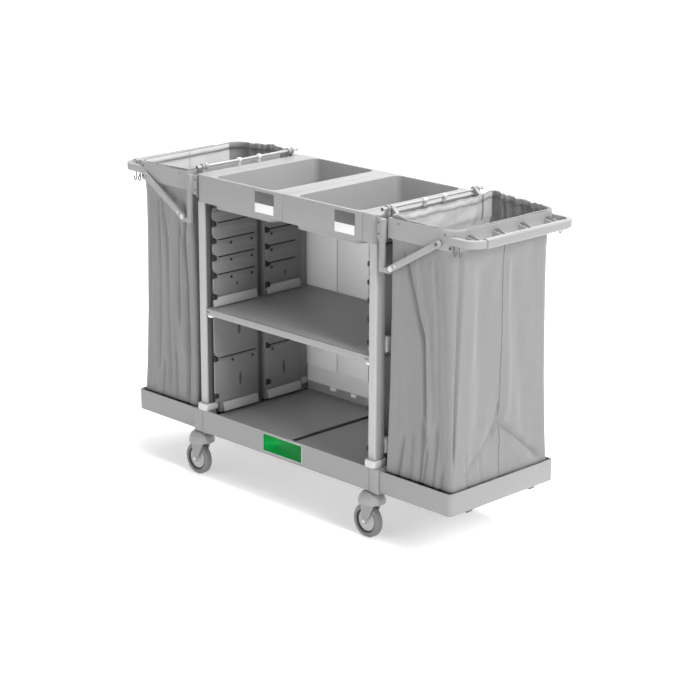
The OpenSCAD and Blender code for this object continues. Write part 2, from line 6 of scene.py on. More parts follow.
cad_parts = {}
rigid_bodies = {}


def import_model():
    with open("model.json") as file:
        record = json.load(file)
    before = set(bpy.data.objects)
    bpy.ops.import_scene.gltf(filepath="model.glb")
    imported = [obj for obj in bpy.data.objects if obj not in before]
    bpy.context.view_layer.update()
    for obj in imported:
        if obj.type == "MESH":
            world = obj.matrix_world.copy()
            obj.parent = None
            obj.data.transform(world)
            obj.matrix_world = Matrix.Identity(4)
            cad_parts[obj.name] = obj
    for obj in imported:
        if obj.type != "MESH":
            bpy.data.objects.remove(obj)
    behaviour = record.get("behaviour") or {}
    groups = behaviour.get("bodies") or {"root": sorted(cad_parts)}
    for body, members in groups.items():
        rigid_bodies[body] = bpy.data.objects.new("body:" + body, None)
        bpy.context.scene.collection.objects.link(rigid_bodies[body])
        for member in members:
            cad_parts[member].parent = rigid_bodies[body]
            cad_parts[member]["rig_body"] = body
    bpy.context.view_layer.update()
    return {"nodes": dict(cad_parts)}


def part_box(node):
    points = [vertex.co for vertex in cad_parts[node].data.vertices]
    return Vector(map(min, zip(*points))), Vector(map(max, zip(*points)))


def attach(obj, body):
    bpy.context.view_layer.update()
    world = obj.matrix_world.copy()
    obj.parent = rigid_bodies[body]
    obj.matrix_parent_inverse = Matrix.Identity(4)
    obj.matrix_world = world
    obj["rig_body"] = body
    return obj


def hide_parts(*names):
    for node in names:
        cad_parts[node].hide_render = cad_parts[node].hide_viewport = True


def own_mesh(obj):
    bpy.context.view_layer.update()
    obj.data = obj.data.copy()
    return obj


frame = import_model()

# ---------- Studio ----------
# A pale floor with a pale wall far off, one broad soft light overhead, a key from the
# right end and a weak fill in front. The camera stands high at the right end.


def new_object(name, data):
    """A new object that shows a mesh or a curve, or that is a light or a camera."""
    made = bpy.data.objects.new(name, data)
    bpy.context.scene.collection.objects.link(made)
    return made


view_heading = math.radians(45.375)
view_pitch = math.radians(16.67)
view_roll = math.radians(0.209)
camera_data = bpy.data.cameras.new("camera")
camera_data.lens = 108.17
camera_data.sensor_width = 36
camera_data.clip_end = 60
camera = new_object("camera", camera_data)
camera.matrix_world = (Matrix.Translation((5.3957, -5.2537, 2.809))
                       @ Matrix.Rotation(view_heading, 4, "Z")
                       @ Matrix.Rotation(math.pi / 2 - view_pitch, 4, "X")
                       @ Matrix.Rotation(view_roll, 4, "Z"))
bpy.context.scene.camera = camera


def add_node(tree, kind, settings=None, values=None):
    """A new node with its settings and unlinked input values."""
    made = tree.nodes.new(kind)
    for key, value in (settings or {}).items():
        setattr(made, key, value)
    for key, value in (values or {}).items():
        made.inputs[key].default_value = value
    return made


def link_up(tree, links):
    """Joins outputs to inputs, each as (node, output, node, input)."""
    for giver, output, taker, entry in links:
        tree.links.new(giver.outputs[output], taker.inputs[entry])


def studio_material(name, paleness, roughness, glow):
    """A plain pale surface that glows a little, and its shader."""
    material = bpy.data.materials.new(name)
    material.use_nodes = True
    shader = material.node_tree.nodes["Principled BSDF"]
    shader.inputs["Base Color"].default_value = (paleness, paleness, paleness, 1)
    shader.inputs["Roughness"].default_value = roughness
    shader.inputs["Emission Color"].default_value = (1, 1, 1, 1)
    shader.inputs["Emission Strength"].default_value = glow
    return material, shader


bpy.ops.object.select_all(action="DESELECT")
bpy.ops.mesh.primitive_plane_add(size=50, location=(0, 0, 0))
floor = bpy.context.object
floor.name = "studio_floor"
floor_material, floor_shader = studio_material("studio_floor", 0.93, 0.9, 0)
# The floor glows, faintly near the cart and more further out: painted light that lightens the shadows under
# the cart.
floor_nodes = floor_material.node_tree
floor_place = add_node(floor_nodes, "ShaderNodeTexCoord")
floor_far = add_node(floor_nodes, "ShaderNodeVectorMath", {"operation": "LENGTH"})
floor_glow = add_node(floor_nodes, "ShaderNodeMapRange",
                      values={"From Min": 1.0, "From Max": 4.5, "To Min": 0.30, "To Max": 0.66})
link_up(floor_nodes, [(floor_place, "Object", floor_far, 0), (floor_far, "Value", floor_glow, "Value"),
                      (floor_glow, "Result", floor_shader, "Emission Strength")])
floor.data.materials.append(floor_material)

wall_height = 12
bpy.ops.object.select_all(action="DESELECT")
bpy.ops.mesh.primitive_cylinder_add(vertices=128, radius=24, depth=wall_height,
                                    end_fill_type="NOTHING", location=(0, 0, wall_height / 2))
bpy.ops.object.transform_apply()
backdrop = bpy.context.object
backdrop.name = "studio_backdrop"
backdrop.data.materials.append(studio_material("studio_backdrop", 0.9, 0.5, 0.52)[0])

world = bpy.data.worlds.new("studio")
world.use_nodes = True
sky = world.node_tree.nodes["Background"]
sky.inputs["Color"].default_value = (1, 1, 1, 1)
sky.inputs["Strength"].default_value = 0.36
bpy.context.scene.world = world
bpy.context.scene.view_settings.view_transform = "Standard"


def soft_light(name, place, size, power):
    """One square softbox that looks at the middle of the cart."""
    data = bpy.data.lights.new(name, "AREA")
    data.size = size
    data.energy = power
    light = new_object(name, data)
    light.location = place
    aim = Vector((0, 0, 0.6)) - Vector(place)
    light.rotation_euler = aim.to_track_quat("-Z", "Y").to_euler()


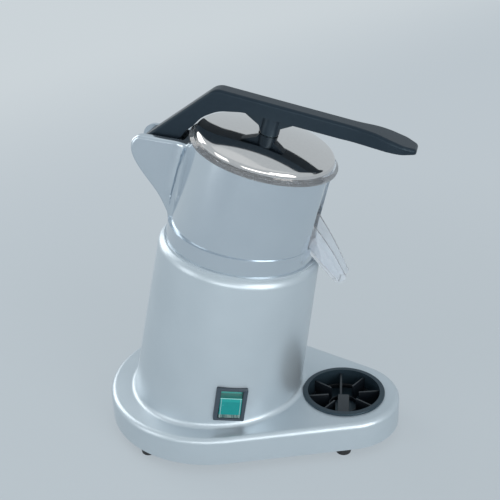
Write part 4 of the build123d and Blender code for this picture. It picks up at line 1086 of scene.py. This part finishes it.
class PRESS_OT_drip(bpy.types.Operator):
    """Makes the drip cup and its finned insert"""

    bl_idname = "press.drip"
    bl_label = "Drip cup"

    def execute(self, context):
        refine("drip_cup", "drip_tray", 30, (CUP,))
        node, low, high = "drip_insert", 17.3, 33.3
        pieces = []
        # two sets of three fins, starting on the hub
        for start in (-26.5, 153.5):
            fin = slab(19.0, 1.6, high - low, 0.5, low)
            fin.transform(Matrix.Translation((0.0144, 0, 0)))
            pieces.append((ring_of(fin, node, 3, 45, start), CUP))
        # low hoops, around the fins and around the hub
        for outer, inner in ((33.5, 31.7), (14.2, 12.6)):
            hoop = [(inner, low), (outer, low), (outer, low + 3.6)]
            hoop += [(outer - 0.4, low + 4), (inner + 0.4, low + 4), (inner, low + 3.6)]
            pieces.append((turn_out(hoop, node, 96), CUP))
        # finger bar, and the web that carries its inner end
        for size, turn, place in (
            ((31.2, 10.6, high - low, 0.7, low), -82, (0.002, 0, 0)),
            ((34.8, 2.2, high - low, 0.6, low), 98.5, (-0.0018, 0.0027, 0)),
        ):
            spin = Matrix.Rotation(math.radians(turn), 4, "Z")
            pieces.append((slab(*size), CUP @ (spin @ Matrix.Translation(place))))
        fins = join("drip_fins", *pieces)
        soften(fins, 50)
        dress(fins, "drip_insert")
        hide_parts("drip_insert")
        return {"FINISHED"}


class PRESS_OT_switch(bpy.types.Operator):
    """Makes the rocker switch"""

    bl_idname = "press.switch"
    bl_label = "Switch"

    def execute(self, context):
        refine("switch_body", "switch_bezel", 30)
        refine("switch_rocker", "switch_key", 30)
        return {"FINISHED"}


class PRESS_OT_fittings(bpy.types.Operator):
    """Gives every other node its finish"""

    bl_idname = "press.fittings"
    bl_label = "Fittings"

    def execute(self, context):
        for node, piece in frame["nodes"].items():
            if not piece.hide_render:
                piece.data.materials.clear()
                piece.data.materials.append(finish_of(node))
        return {"FINISHED"}


class PRESS_PT_panel(bpy.types.Panel):
    """Lists the steps that dress the press"""

    bl_idname = "PRESS_PT_panel"
    bl_label = "Citrus Press"
    bl_space_type = "VIEW_3D"
    bl_region_type = "UI"
    bl_category = "Citrus Press"

    def draw(self, context):
        layout = self.layout
        layout.prop(context.scene.press, "floor_colour")
        layout.prop(context.scene.press, "key_power")
        for step in STEPS:
            layout.operator(step.bl_idname)


STEPS = (
    PRESS_OT_stage,
    PRESS_OT_castings,
    PRESS_OT_bowl,
    PRESS_OT_lid,
    PRESS_OT_lever,
    PRESS_OT_drip,
    PRESS_OT_switch,
    PRESS_OT_fittings,
)


def register():
    for part in (PressSettings, *STEPS, PRESS_PT_panel):
        bpy.utils.register_class(part)
    bpy.types.Scene.press = bpy.props.PointerProperty(type=PressSettings)


def unregister():
    del bpy.types.Scene.press
    for part in reversed((PressSettings, *STEPS, PRESS_PT_panel)):
        bpy.utils.unregister_class(part)


def main():
    register()
    bpy.ops.press.stage()
    bpy.ops.press.castings()
    bpy.ops.press.bowl()
    bpy.ops.press.lid()
    bpy.ops.press.lever()
    bpy.ops.press.drip()
    bpy.ops.press.switch()
    bpy.ops.press.fittings()


if __name__ == "__main__":
    main()
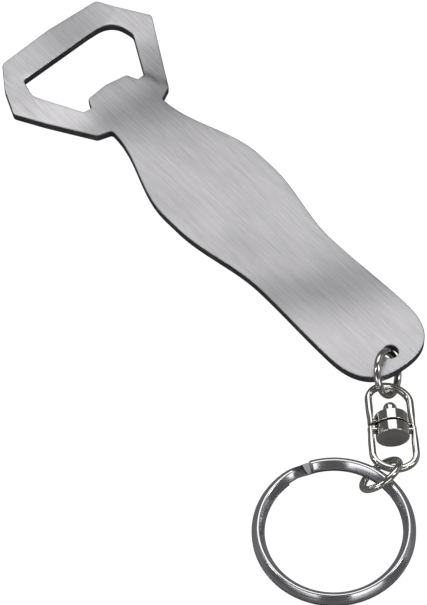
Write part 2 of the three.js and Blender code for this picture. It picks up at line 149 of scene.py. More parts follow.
★ ★ ★ ★ ★ ★ ★
Extract exactly and only the span of lines that begins at the line containing "bpy.data.objects.remove(obj)" and ends at the line containing "obj.matrix_parent_inverse = Matrix.Identity(4)".

            bpy.data.objects.remove(obj)
    behaviour = record.get("behaviour") or {}
    groups = behaviour.get("bodies") or {"root": sorted(cad_parts)}
    for body, members in groups.items():
        rigid_bodies[body] = bpy.data.objects.new("body:" + body, None)
        bpy.context.scene.collection.objects.link(rigid_bodies[body])
        for member in members:
            cad_parts[member].parent = rigid_bodies[body]
            cad_parts[member]["rig_body"] = body
    bpy.context.view_layer.update()
    return {"nodes": dict(cad_parts)}


def part_box(node):
    points = [vertex.co for vertex in cad_parts[node].data.vertices]
    return Vector(map(min, zip(*points))), Vector(map(max, zip(*points)))


def attach(obj, body):
    bpy.context.view_layer.update()
    world = obj.matrix_world.copy()
    obj.parent = rigid_bodies[body]
    obj.matrix_parent_inverse = Matrix.Identity(4)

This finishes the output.